Palaeologus has not quite reached the total nihilism of postmodernity, but he is sceptical: he talks in mechanical terms, of cause and effect, and is uncomfortable with metaphysical words like 'meaning', which smack of the Absolute. And as Wimsatt and Beardsley would argue 20 years later, Palaeologus concludes that 'far from being the Origin of Meaning, the author is only one of the readers'.
*
According to Dent, the correct motto for the
Grammar is 'Shadows we are and like shadows depart'. The book is a parodic Mirror for Princes, written in a jumble of English, with an open heart and a smile for a style. It celebrates the human, in opposition to the pure and eternal; thus its emblem must be taken in the spirit of 'Eat, drink, and be merry—for tomorrow we die'. Palaeologus invites his son and his reader to cast off the shackles of grammaticaster pedantry—which are much akin to the very fetters of social authority itself—and to be distrustful, free-thinking, concerned with language as it is germane to our active life. The author advocates not neological grammar, but neo-
palaeo-logical grammar, and he himself is
Neo Palaeologus: the new old. And what is the new old, or the old new, but humanism itself: liberty in culture, in tradition? Threat comes from breaks with the past, from the radically new. Kugelmass lately explained
why he is not a radical—but he is only working out for himself the most ancient of stances. He understands what Palaeologus knows, and what Nock knows—that the We is not to be trusted, for its authority is only assumed.
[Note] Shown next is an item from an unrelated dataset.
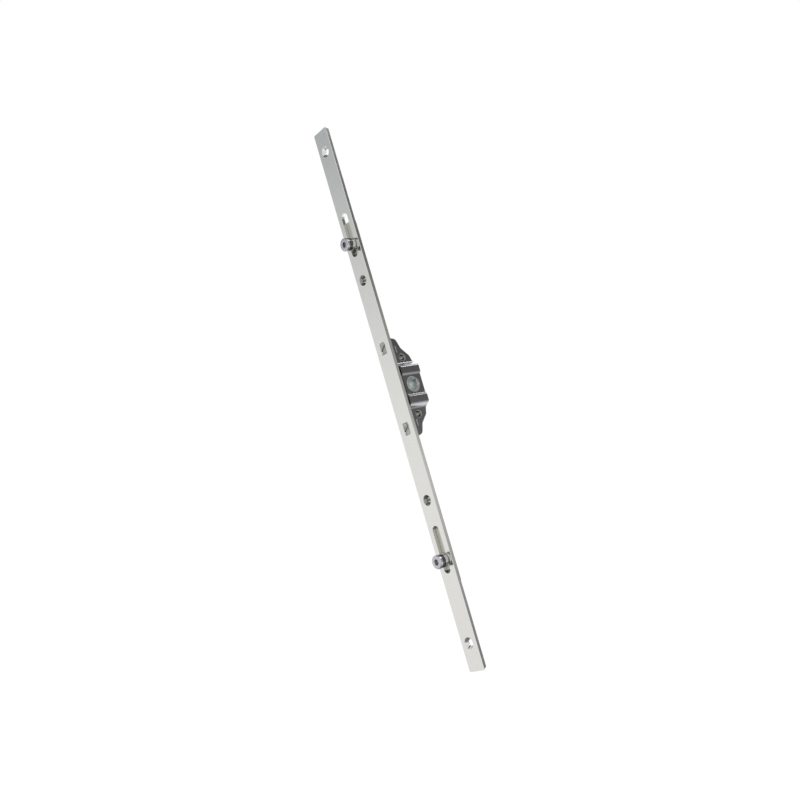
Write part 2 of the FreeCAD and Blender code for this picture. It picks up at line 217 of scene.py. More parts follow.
@dataclass(frozen=True)
class Finish:
    """A metal finish: its colours, gloss, and how much each kind of surface detail shows.

    The clouds are the soft blotches of a passivated coating, with specks in them. The lines are the
    drawing or rolling marks of the sheet, the grain is the fine orange peel of plating, and the scuffs
    are thin scratches. Sizes and heights are in metres. The shared numbers after the fields say how
    fine each kind of detail is, how much it changes the gloss, and how high it stands.
    """

    name: str
    colour: Colour
    cloud_colour: Colour
    roughness: float
    cloud_size: float = 0.006
    clouds: float = 0.5
    lines: float = 0.0
    line_axis: int = 2
    grain: float = 0.3
    grain_size: float = 0.0004
    scuffs: float = 0.0
    slot: str = ""

    specks_per_cloud: ClassVar[float] = 9.0
    cloud_share: ClassVar[float] = 2.0
    speck_share: ClassVar[float] = 0.5
    lines_across: ClassVar[float] = 1500.0
    lines_along: ClassVar[float] = 40.0
    scuff_ways: ClassVar[tuple[tuple[float, float], ...]] = ((0.5, 0.0), (-0.8, 7.0))
    scuff_stretch: ClassVar[Triple] = (260.0, 260.0, 14.0)
    scuff_band: ClassVar[tuple[float, float]] = (0.70, 0.74)
    cloud_gloss: ClassVar[float] = 0.12
    line_gloss: ClassVar[float] = 0.25
    scuff_gloss: ClassVar[float] = 0.10
    least_roughness: ClassVar[float] = 0.06
    line_height: ClassVar[float] = 1.5e-6
    grain_height: ClassVar[float] = 5.0e-6
    scuff_height: ClassVar[float] = 1.5e-6

    def material(self) -> bpy.types.Material:
        """Builds the material.

        Returns:
            The material, with its colour, roughness and relief driven by Object coordinates.
        """
        made = bpy.data.materials.new(self.name)
        tree = Tree(made)
        place = tree.place()
        cloud = tree.noise(place, 1.0 / self.cloud_size, detail=4.0, roughness=0.6) - 0.5
        speck = tree.noise(place, self.specks_per_cloud / self.cloud_size, detail=2.0, roughness=0.5) - 0.5
        stretch = [self.lines_across] * 3
        stretch[self.line_axis] = self.lines_along
        stretched = tree.add("Mapping", {}, place, Scale=stretch)
        line = (tree.noise(stretched, scale=2.0, detail=3.0, roughness=0.6) - 0.5) * self.lines
        grain = (tree.noise(place, 1.0 / self.grain_size, detail=2.0, roughness=0.6) - 0.5) * self.grain
        scuff = self._scuffs(tree, place)
        blotch = cloud * self.cloud_share * self.clouds + speck * self.clouds * self.speck_share
        factor = (blotch + line).math("ADD", 0.5, clamp=True)
        rough = (self.roughness + cloud * self.cloud_gloss + line * self.line_gloss
                 + scuff * self.scuff_gloss).math("MAXIMUM", self.least_roughness)
        relief = line * self.line_height + grain * self.grain_height - scuff * self.scuff_height
        bump = tree.add("Bump", {}, Strength=1.0, Distance=1.0, Height=relief)
        surface = tree.add("BsdfPrincipled", {}, Base_Color=tree.tint(factor, self.colour, self.cloud_colour),
                           Metallic=1.0, Roughness=rough, Normal=bump)
        tree.node("OutputMaterial", {}, surface)
        return made

    def _scuffs(self, tree: Tree, place: Wire) -> Wire:
        """Adds thin scratches in two slanting directions.

        Args:
            tree: the material's tree.
            place: Object coordinates.

        Returns:
            The scratches, from 0 to this finish's strength.
        """
        fields = []
        for turn, shift in self.scuff_ways:
            turned = tree.add("Mapping", {}, place, Location=(shift, 0.0, 0.0), Rotation=(turn, turn, 0.0),
                              Scale=self.scuff_stretch)
            noise = tree.noise(turned, scale=3.0, detail=1.0, roughness=0.4)
            fields.append(noise.ramp(*self.scuff_band))
        return (fields[0] + fields[1]) * self.scuffs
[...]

Laughter at pedantry is one of the oldest forms of laughter—it goes back, perhaps, to Plato's neglected
Euthydemus, and enjoyed a particular vogue in Victorian and Edwardian Britain. It is a laughter at that which breaks away from common sense, from judgement, from taste, and from the organic—and I will have more to say about those four things, and about humour and humanism, in my
next post. For now I will say only that the
Palaeological Grammar, at once bizarre and utterly traditional, is, in its vision of language, as radiant and humane as any work—and that for this reason, although it will be read by none, it deserves to be read by all.